O Circuito de Compras nega a existência da cobrança de luvas no local e a Alobrás (associação de lojistas) disse que não comentaria o caso.

À frente do Sindicato dos Ambulantes Brasileiros e Estrangeiros de São Paulo, Mauro César Cordeiro diz que a prefeitura se recusa a debater uma ampla regularização da atividade. Ele afirma haver mais de 100 mil trabalhadores no comércio informal na região, volume que ele diz ser impossível de ser absorvido pelos shoppings. O centro de compras oferecido pela gestão Nunes, por exemplo, tem um total de 4.000 boxes e 1.300 lojas.

Sem a possibilidade de vender nas ruas, trabalhadores informais têm relatado falta de dinheiro para as necessidade básicas, como comprar comida, diz Cordeiro. “A gente quer trabalhar, regularizado, pagando imposto.”

O comércio de rua em São Paulo pode ser exercido por pessoas que possuem o TPU (Termo de Permissão de Uso de Via Pública), mais conhecido como programa “Tô Legal”.

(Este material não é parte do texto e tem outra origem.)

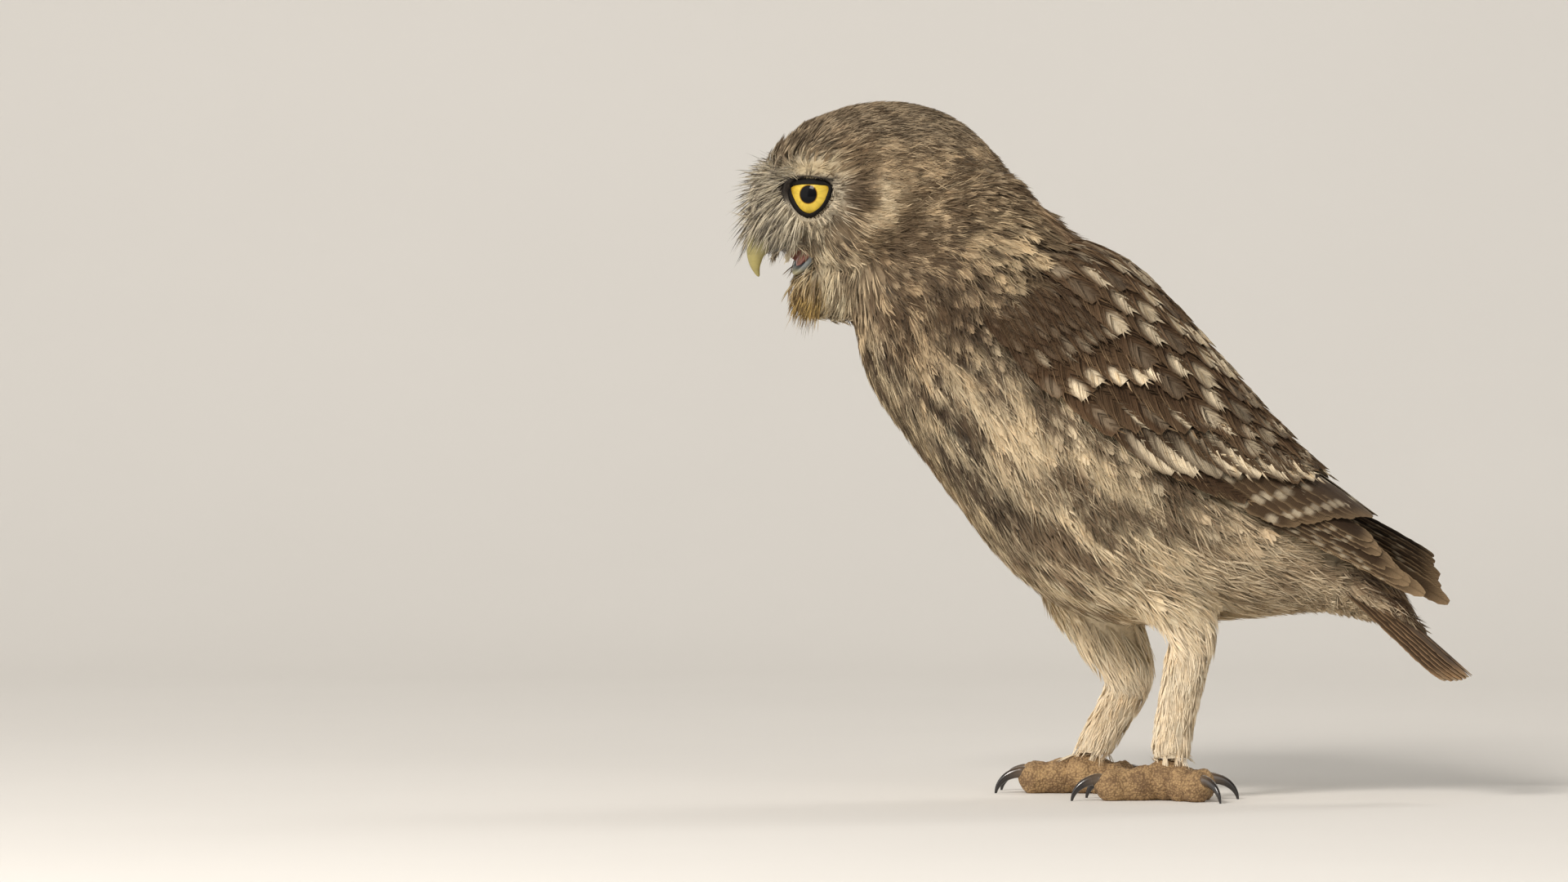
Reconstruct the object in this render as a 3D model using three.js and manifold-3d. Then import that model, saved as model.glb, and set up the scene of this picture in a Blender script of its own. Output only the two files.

O vendedor Gilson Humberto, 56, reclama, porém, que a autorização não permite a atuação da maioria dos ambulantes nos endereços mais frequentados pelos clientes. “Querem colocar a gente longe.”

É para ficar perto da clientela que as angolanas Catarina Lubadica, 39, e Júlia Antônia, 22, têm passado os dias fugindo do rapa. Na apreensão mais recente, Antônia diz ter perdido mais de R$ 2.000. “A gente depende das vendas aqui para pagar aluguel e sustentar a família”, diz a jovem.

Elas reproduzem uma queixa recorrente sobre as apreensões: peças de roupas não são devolvidas mesmo com a apresentação dos lacres numerados entregues pela prefeitura no momento do confisco.

A gestão Nunes afirma manter os produtos disponíveis por 30 dias para a retirada mediante apresentação da documentação exigida. Camelôs, especialmente aqueles que vendem peças que confeccionam, dizem não conseguir reaver a mercadoria porque a subprefeitura não aceita notas fiscais dos tecidos utilizados na fabricação.

Com o cerco cada vez mais fechado, a presença de vendedores nas ruas vem caindo e o impacto dessa mudança na dinâmica do Brás já é percebida por quem vem de longe.

Lojista em Planaltina (DF), Suedna Pereira, 34, faz viagens quinzenais de ônibus para comprar nas ruas do Brás. “A minha maior preocupação é chegar a São Paulo em dezembro e não encontrar mercadoria para as vendas de fim de ano.”